As I drew nearer it became difficult to breathe. I waded through a white, otherworldly dust, which, at times, reached up to my ankles. The scene was apocalyptic, horrifying; the extent of the evil inflicted upon it made it seem almost polluted, impure. But soon I was overwhelmed by the very opposite realization – my sense of the sanctity of the place. This was where innocence had been violated by evil. It had become a holy place-a makom kadosh. I had entered the precincts of holiness.

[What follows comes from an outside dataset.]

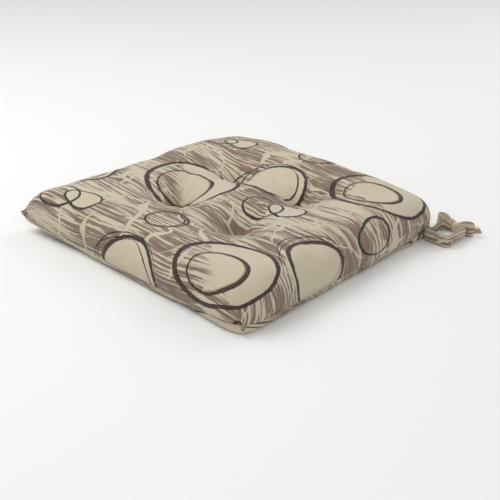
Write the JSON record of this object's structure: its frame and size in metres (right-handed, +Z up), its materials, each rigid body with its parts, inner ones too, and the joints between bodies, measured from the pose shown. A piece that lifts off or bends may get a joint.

This holiness encompassed not only those who had been lost to terror, but those (unlike myself) endowed with essential life-saving skills – firefighters, police personnel, doctors and nurses – who had converged on the site. Among these men and women, I discovered quite by accident and with great emotion my own son-in-law, Dr. Mark Levie, who led a group of volunteers with the call “We can’t just stand here – let’s go.” The heartbreaking image of the makeshift triage center on the evening of 9/11 will never leave me. Set up in Stuyvesant High School with beds and a full array of emergency equipment, doctors and nurses stood awaiting the casualties.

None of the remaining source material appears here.